3. Proposed Point B: Is the Minister obliged to consider an application for a permission to remain, under a residual executive discretion when that application was made only with reference to s.4 of the Immigration Act 2004? The proceedings which led to the Decision did not concern executive discretion. Leave was never granted on that point. Although the court refers to executive discretion in the Decision (para.4) that is an obiter observation. So Proposed Point B does not arise from the court's judgment.

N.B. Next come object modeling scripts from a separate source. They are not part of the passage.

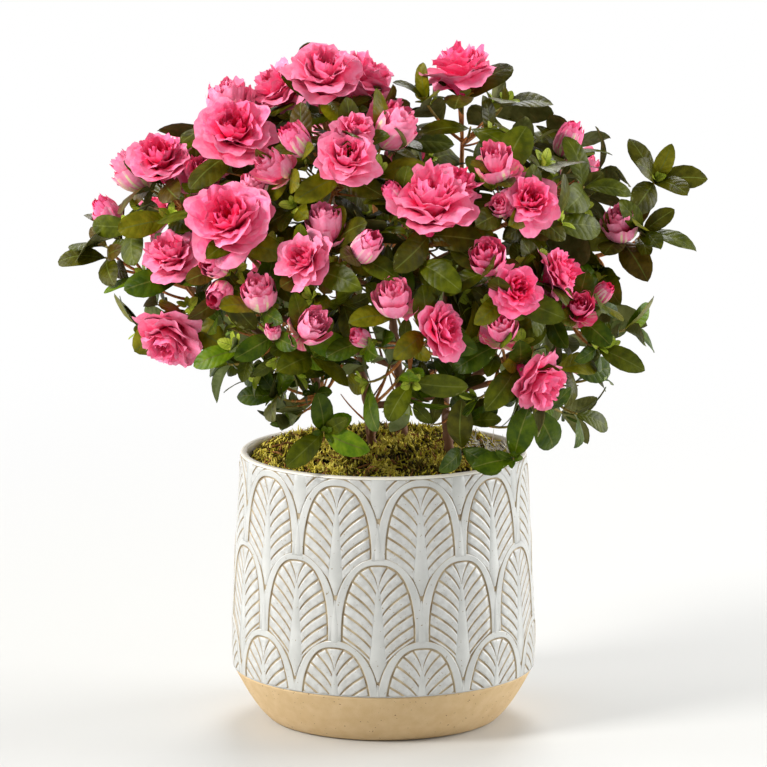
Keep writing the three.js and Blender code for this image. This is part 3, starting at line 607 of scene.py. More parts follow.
def add_rib(piece, middle, row):
    """The smooth rib up the middle of one leaf, which widens downwards until the arches close in."""
    p = PATTERN
    z = np.linspace(p["low"], min(p["tops"][row] - p["rib_start"], p["high"]), POINTS["rib"])
    half = np.minimum(rib_half(z, row), free_half(z, row) - p["gap"])
    is_wide = half > p["thinnest_rib"]
    add_strip(piece, middle, z[is_wide], half[is_wide], p["rib_out"], p["rib_foot"])


def add_post(piece, middle, row):
    """The plain post between two arches, from where they meet down to the arch below."""
    p = PATTERN
    top = p["tops"][row] + p["band_top"] - p["outer"][1] + POST["tail"]
    bottom = lap(row, POST["lap"])
    z = np.linspace(bottom, top, POINTS["post"])
    half = np.minimum(p["post_half"], POST["tip"] + POST["growth"] * (top - z))
    out, foot = p["band_out"] + POST["out"], p["band_out"] + POST["foot"]
    add_strip(piece, middle + PITCH / 2, z, half, out, foot)


def vein(k, row):
    """The line of vein k of a leaf, on its right side, from its rib to its arch."""
    p = PATTERN
    top = p["tops"][row]
    half, shoulder, roundness = p["inner"]
    inset = (half - p["gap"], shoulder, roundness)
    quarter = np.linspace(0, math.pi / 2, POINTS["outline"])
    depth = np.append(shoulder * (1 - np.cos(quarter)), 3 * shoulder)
    outline = np.stack([arch_half(depth, inset), top - p["gap"] - depth], axis=1)
    run = np.append(0, np.cumsum(np.linalg.norm(np.diff(outline, axis=0), axis=1)))
    reach = p["vein_first"] + p["vein_pitch"] * k
    end = np.array([np.interp(reach, run, outline[:, 0]), np.interp(reach, run, outline[:, 1])])
    start = np.array([p["vein_start"], top - p["rib_start"] - p["vein_drop"] * k])
    bend = start + (end - start) * p["vein_bend"]
    return bezier(np.linspace(0, 1, POINTS["vein"])[:, None], start, bend, end)


def trimmed(line, row):
    """The part of a line that its leaf has room for, in a few points, or None."""
    z = line[:, 1]
    room = (z > PATTERN["low"]) & (z < PATTERN["high"])
    aside = np.abs(line[:, 0])
    room &= aside < free_half(z, row) - PATTERN["gap"]
    room &= aside > rib_half(z, row) - PATTERN["under_rib"]
    kept = np.nonzero(room)[0]
    if len(kept) < POINTS["fewest"]:
        return None
    return line[np.linspace(kept[0], kept[-1], POINTS["strip"]).round().astype(int)]


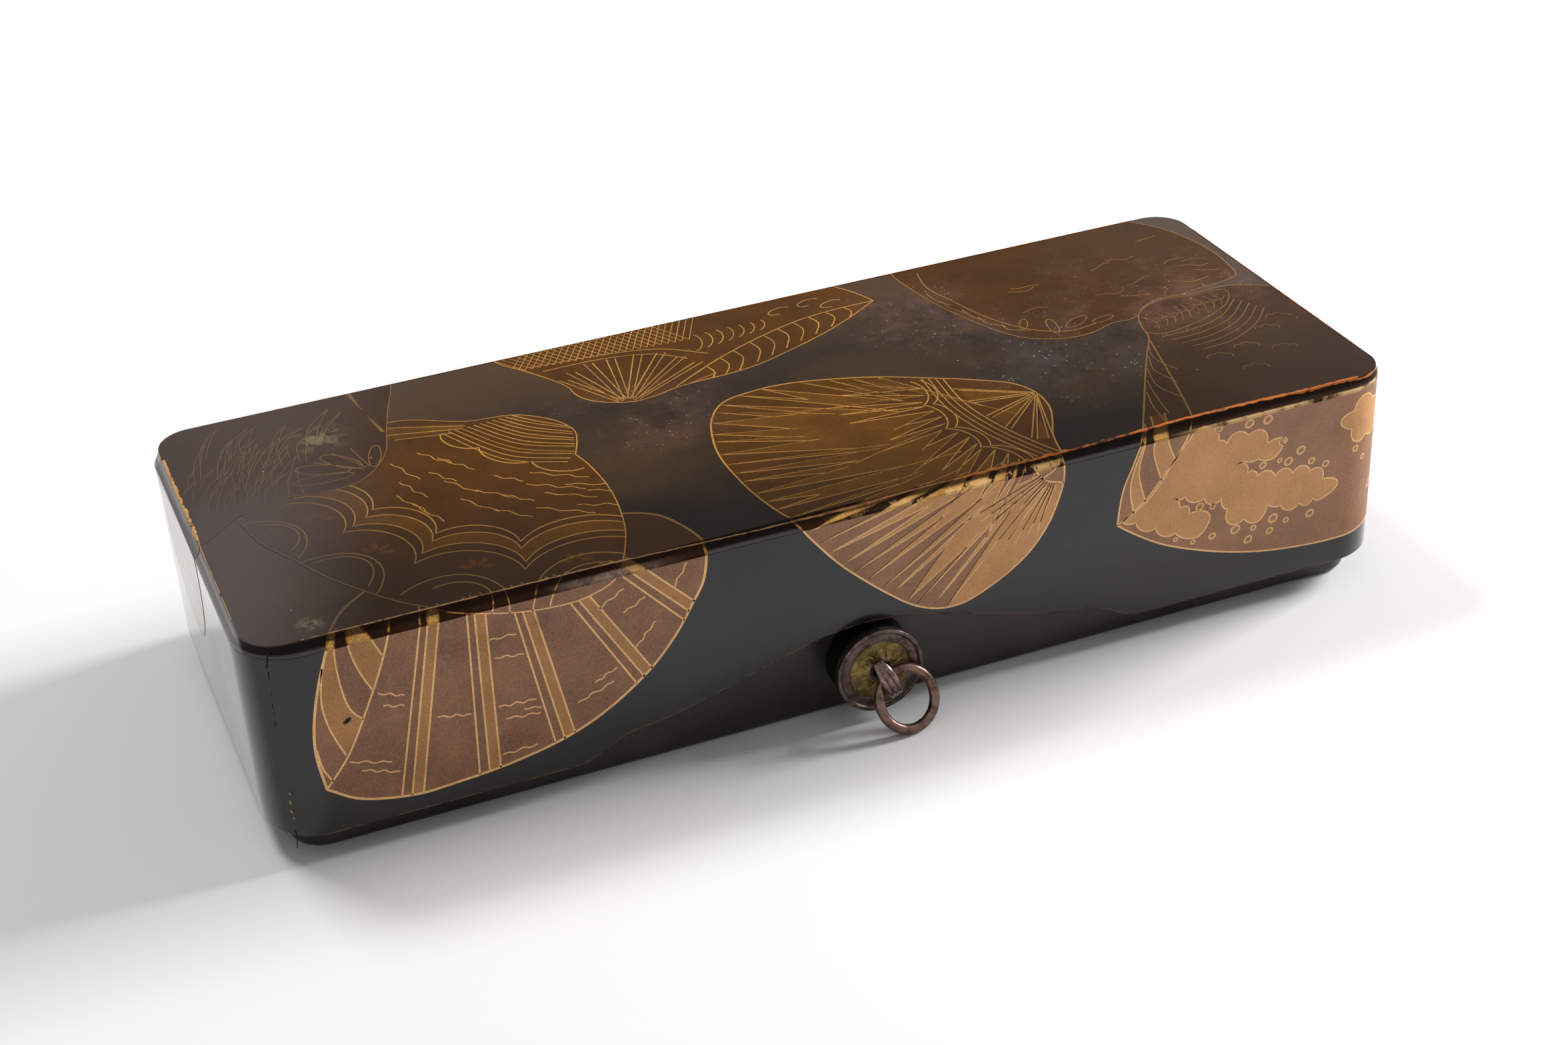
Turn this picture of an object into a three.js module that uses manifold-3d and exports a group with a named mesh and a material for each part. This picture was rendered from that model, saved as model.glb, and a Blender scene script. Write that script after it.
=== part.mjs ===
// A long lacquered letter box: a wooden base under a deep lid that slides down over it.
// The lid's long sides are cut away in a bracket-shaped arch, where a metal ring fitting
// for a tying cord stands out from each long side of the base.
// Millimetres, +Z up. The origin is on the table, at the middle of the base.

import * as THREE from "three";
import { mergeVertices } from "three/addons/utils/BufferGeometryUtils.js";
import Module from "manifold-3d";

// Lid, outside
const lidLength = 230;
const lidWidth = 90;
const lidCornerRadius = 11;
const lidWall = 3.2;
const skirtHeight = 5.6; // height of the lid's lower edge above the table
const lidWallTop = 43.4; // height at which the top panel lies on the walls

// Top panel of the lid
const panelTongue = 2; // how far the panel drops between the walls
const bandFoot = 0.5; // upright edge under the hollow band
const bandRise = 1.9; // height of the band between that edge and the ridge of the top
const bandInset = 1.5; // how far the ridge stands in from the walls
const bandHollow = 0.3; // how deep the band is hollowed
const crownRise = 1.1; // how far the top swells above its ridge
const crownFlat = 3.2; // half width of the level strip along the middle of the top

// Arch in the lid's long walls
const archHalfWidth = 58.5;
const archFootRun = 13.5; // length of the foot curve, from the skirt up to the shoulder
const archFootRise = 4.7; // height of the shoulder above the skirt
const archFootPull = 4.5; // how long the foot curve stays level at the skirt
const archOuterPull = 6.5; // how long it follows the shoulder's slope
const archInnerPull = 12; // how long the crown curve follows the shoulder's slope
const archShoulderSlope = 0.07;
const archCrownPull = 14; // how long the crown curve stays level at its top
const archClearance = 0.5; // between the crown and the fitting under it

// Base
const slipGap = 1; // running gap between lid and base
const seatGap = 0.2; // gap over the base's rim when the lid is down
const baseWall = 4.2;
const baseFootRounding = 1.3;
const baseRimRounding = 0.8;
const innerCornerRadius = 2.6;
const floorThickness = 3.6;
const floorLap = 1.6; // how far the floor board reaches under the walls
const glueLine = 0.1; // gap at a glued joint

// Ring fitting: seat, rosette, split pin and the plate that its legs are bent over
const fittingOffset = 1.3; // how far it sits to one side of the middle of the arch
const rosetteFloorGap = 2.1; // height of its lower edge above the table
const rosetteRadius = 8.8;
const rosetteThickness = 1.2;
const rosetteRimWidth = 0.9;
const rosetteRimHeight = 0.4;
const seatRadius = 8.5;
const seatDepth = 5.3;
const seatRounding = 0.4;
const metalGap = 0.1; // between pieces that bear on each other
const pinStrap = 0.8; // thickness of the strip that the split pin is bent from
const pinSlit = 0.15; // gap between its legs
const pinLegWidth = 2;
const pinLoopWidth = 3.4;
const pinLoopTip = 1.5; // width of the loop at its top and bottom
const pinLegReach = 4.2; // height of each bent leg above or below the pin's axis
const pinBend = 0.9; // radius of the bend at the foot of each leg
const pinPlay = 0.12; // between the legs and their hole
const pinTurn = 24; // degrees that the pin is turned in its hole
const loopHalfHeight = 4.6;
const loopSlack = 1.4; // room between the ring's wire and the front of the loop
const innerPlateRadius = 5;
const innerPlateThickness = 0.7;

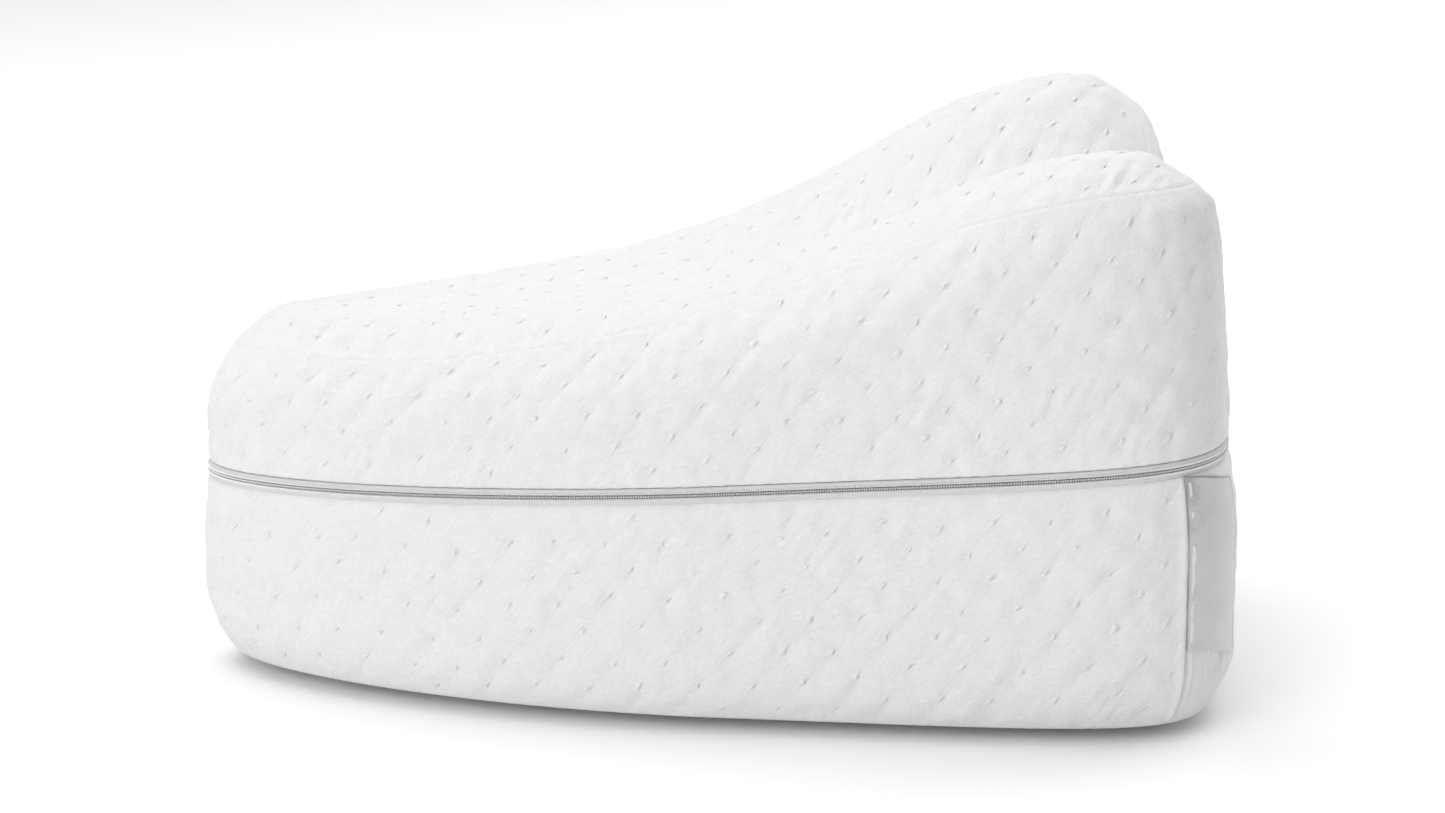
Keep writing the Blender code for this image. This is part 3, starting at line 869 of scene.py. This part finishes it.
class Shading:
    """A short way to write a material's nodes."""

    def __init__(self, name):
        self.material = bpy.data.materials.new(name)
        self.material.use_nodes = True
        self.tree = self.material.node_tree
        self.shader = self.tree.nodes["Principled BSDF"]

    def node(self, kind, inputs=(), **settings):
        made = self.tree.nodes.new(kind)
        for key, value in settings.items():
            setattr(made, key, value)
        for key, value in dict(inputs).items():
            self.give(made.inputs[key], value)
        return made

    def give(self, socket, value):
        """Links a node's output to a socket, or sets its value."""
        if isinstance(value, bpy.types.NodeSocket):
            self.tree.links.new(value, socket)
        else:
            socket.default_value = value

    def maths(self, operation, *values, kind="ShaderNodeMath"):
        return self.node(kind, dict(enumerate(values)), operation=operation).outputs[0]

    def mapped(self, vector, **change):
        return self.node("ShaderNodeMapping", {"Vector": vector, **change}).outputs[0]

    def laid(self, name):
        """The parts of a map of the cloth."""
        vector = self.node("ShaderNodeUVMap", uv_map=name).outputs[0]
        return self.node("ShaderNodeSeparateXYZ", {"Vector": vector}).outputs

    def cloth(self, turn=0, across=1.0, along=1.0, sway=0.0):
        """The cloth's own coordinates in millimetres, swayed, turned and then scaled along and across."""
        vector = self.node("ShaderNodeUVMap", uv_map="cloth").outputs[0]
        size = UV_SCALE / MM
        if sway:
            wide = self.mapped(vector, Scale=(size / SWAY_LENGTH,) * 3)
            swept = self.noise(wide, detail=1.0, output="Color")
            swept = self.maths("MULTIPLY", swept, (sway / size,) * 3, kind="ShaderNodeVectorMath")
            vector = self.maths("ADD", vector, swept, kind="ShaderNodeVectorMath")
        vector = self.mapped(vector, Rotation=(0, 0, np.radians(-turn)))
        return self.mapped(vector, Scale=(size / along, size / across, 1))

    def noise(self, vector, detail=2.0, distortion=0.0, output="Fac"):
        sockets = {"Vector": vector, "Scale": 1.0, "Detail": detail, "Distortion": distortion}
        return self.node("ShaderNodeTexNoise", sockets).outputs[output]

    def colours(self, share, *stops):
        """A colour ramp over share, from (place, grey or colour) stops."""
        ramp = self.node("ShaderNodeValToRGB", {"Fac": share})
        for number, (place, colour) in enumerate(stops):
            stop = ramp.color_ramp.elements[number] if number < 2 else ramp.color_ramp.elements.new(place)
            stop.position = place
            colour = colour if isinstance(colour, tuple) else (colour,) * 3
            stop.color = (*colour, 1)
        return ramp.outputs[0]

    def bump(self, height, distance, strength=1.0):
        sockets = {"Height": height, "Distance": distance, "Strength": strength}
        return self.node("ShaderNodeBump", sockets).outputs[0]

    def finish(self, **sockets):
        for key, value in sockets.items():
            self.give(self.shader.inputs[key.replace("_", " ")], value)
        return self.material


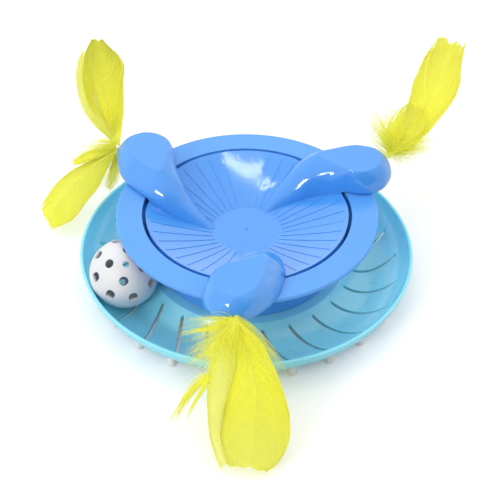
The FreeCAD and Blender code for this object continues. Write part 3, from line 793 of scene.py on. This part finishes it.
def inSocket(arm, radius, height):
    turn = math.radians(socket["angles"][arm])
    side = socket["side"]
    return (radius * math.cos(turn) - side * math.sin(turn), radius * math.sin(turn) + side * math.cos(turn), height)


def makeFeather(name, feather):
    dice = random.Random(feather["seed"])
    parts = MeshParts()
    usual = {"facing": feather["facing"]}
    height = socket[feather["level"]]
    seat = inSocket(feather["arm"], socket["seat"], height)
    mouth = inSocket(feather["arm"], socket["mouth"], height)
    spines = []
    for values in feather["plumes"]:
        plume = {**usualPlume, **usual, **values}
        spines.append(makeSpine([mouth] + plume["path"], plume["facing"]))
        addVane(parts, spines[-1], plume, dice)
    addShaft(parts, seat, spines[0])
    for values in feather["downs"]:
        down = {**usualDown, **values}
        addDown(parts, spines[down["plume"]], down, dice)
    for values in feather["locks"]:
        addLock(parts, {**usualLock, **usual, **values}, dice)
    for values in feather["fans"]:
        addFan(parts, {**usualFan, **usual, **values}, dice)
    piece = parts.toObject(name, featherMaterials(feather["tone"]))
    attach(piece, "rotor")
    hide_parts(feather["node"])
    print("feather made:", name, len(parts.faces), "faces")


# Feathers: each one's plumes, its down, the fans of soft barbs at its root, and the locks that stand off

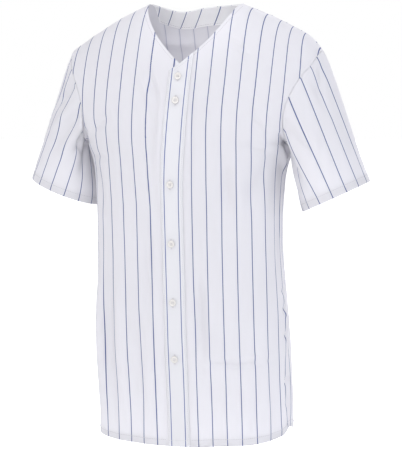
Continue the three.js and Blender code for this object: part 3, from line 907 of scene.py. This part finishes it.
FACING_SHARE, FACING_DROP = 0.37, 31.0
FACING_GAP = 0.5
FACING_SLANT, FACING_STRIPE = 0.6, 8.8
FACING_CURVE_FROM, FACING_CURVE = 10.0, 0.78


def facing_layout():
    share = np.linspace(-FACING_SHARE, FACING_SHARE, 60)
    drop = FACING_DROP * np.linspace(0, 1, 24)[:, None] ** SHOULDER_CROWDING
    return share * armhole_across(BACK, drop), below_back_neck(share, drop)


across, drop = facing_layout()
outer = body_cloth(BACK, across, drop, -CLOTH - FACING_GAP)
inner = body_cloth(BACK, across, drop, -2 * CLOTH - FACING_GAP)
slanted = across + FACING_SLANT * drop
past = np.maximum(slanted - FACING_CURVE_FROM, 0)
slanted = slanted - (1 - FACING_CURVE) * past
pattern = np.stack([(slanted - FACING_STRIPE) / STRIPE_PITCH, drop / STRIPE_PITCH], axis=-1)
facing = shell("back_neck_facing_cloth", outer, inner, pattern, FACING_LOOKS)
dress(facing, "back_neck_facing", cloth_size(body_point(BACK, across, drop)))

# Sleeves

SLEEVE_COLUMNS = 61
SLEEVE_STEPS = 64


def hermite(start, leave, end, arrive, s):
    s = s[:, None, None]
    rise = s * s * (3 - 2 * s)
    return start * (1 - rise) + end * rise + leave * s * (1 - s) ** 2 + arrive * s * s * (s - 1)


def sleeve_grid(sleeve, share):
    """Points of a sleeve from the armhole to the cuff, and its width coordinate around the ring."""
    hand = sleeve["side"]
    tilt, lift = math.radians(sleeve["tilt"]), math.radians(sleeve["lift"])
    axis = np.array([hand * math.sin(tilt), 0, -math.cos(tilt)])
    outward = np.array([hand * math.cos(tilt), 0, math.sin(tilt)])
    forward = np.array([0, -math.cos(lift), math.sin(lift)])
    middle = np.array([hand * sleeve["out"], -sleeve["forward"], NECK_POINT_Z - sleeve["drop"]])
    dense = np.linspace(0, ARMPIT_DROP, 4000)
    width = np.linspace(0, SLEEVE_HALF_WIDTH, SLEEVE_COLUMNS)
    drop = np.interp(width, sleeve_across(dense), dense)
    drop[-1] = ARMPIT_DROP
    rings = [body_cloth(s, hand * armhole_across(s, drop), drop, rolled=False) for s in (FRONT, BACK)]
    # Around from the underarm over the back, the shoulder and the front
    ring = np.concatenate([rings[1][::-1], rings[0][1:-1]])
    widths = np.concatenate([-width[::-1], width[1:-1]])
    ends = np.array([0.0, ARMPIT_DROP])
    top, bottom = body_cloth(FRONT, hand * armhole_across(FRONT, ends), ends, rolled=False)
    ring[SLEEVE_COLUMNS - 1], ring[0] = top, bottom
    plane = unit(np.cross(top - bottom, [0, -hand, 0]))
    slope = unit(top - np.array([hand * NECK_POINT_X, 0, NECK_POINT_Z]))
    under = unit(np.array([hand * UNDERARM_LEAN, 0, -1]))
    turn = widths / SLEEVE_HALF_WIDTH * math.pi
    cuff = middle + sleeve["across"] * np.cos(turn)[:, None] * outward
    cuff = cuff + sleeve["deep"] * np.sin(turn)[:, None] * forward
    height = ((ring[:, 2] - bottom[2]) / (top[2] - bottom[2]))[:, None]
    leave = slope * (1 - HEAD_TURN) + axis * HEAD_TURN
    leave = unit(leave * height + under * (1 - height))
    start = ring + plane * SLEEVE_GAP
    reach = np.linalg.norm(cuff - start, axis=-1)[:, None]
    return hermite(start, leave * reach * HEAD_PULL, cuff, axis * reach * CUFF_PULL, share), widths


def ring_normals(grid, hand):
    """Outward normals of a ringed grid."""
    along = np.roll(grid, -1, axis=1) - np.roll(grid, 1, axis=1)
    down = np.gradient(grid, axis=0)
    normal = unit(np.cross(along, down))
    middle = grid.mean(axis=1, keepdims=True)
    turned = np.sign(((grid - middle) * normal).sum())
    return normal * turned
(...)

4. At the leave to appeal hearing some weeks ago, Ms Bundhooa: (i) invoked (a) Luximon & ors v. MJE [2018] IESC 24, but without overcoming the difference of status between her and the applicants in Luximon (see the Decision, para.7), (b) Sulaimon v. Minister for Justice [2012] IESC 63, but the separate power to grant permission recognised there arises under s.5 of the 2004 Act (not at issue here); (ii) sought to elide the distinction between permission to reside on ‘Stamp 2'/'Stamp 4' conditions on the basis that both issue under s.4 of the 2004 Act, but that is incorrectly to divorce a permission from its underlying conditions; (iii) submitted that her application was for a time listed in the ‘ Luximon List' and that the court has limited the application of Luximon (and Balchand , also at [2018] IESC 24), but the court does not see that the listing of a case affects the application of relevant law, nor that any point of law of exceptional public importance presents in this regard. Yesterday, the parties appeared before the court and kindly referred it also to Lin v. MJE (No.2) [2019] IEHC 73 as a decision of possible interest; the decision in Lin has been considered by the court in arriving at the within judgment.

5. As the court does not see that the Decision involves any point of law of exceptional public importance, it is not necessary to consider whether it is desirable in the public interest that an appeal now be taken.

6. For the reasons aforesaid, the court must respectfully decline to grant the leave sought.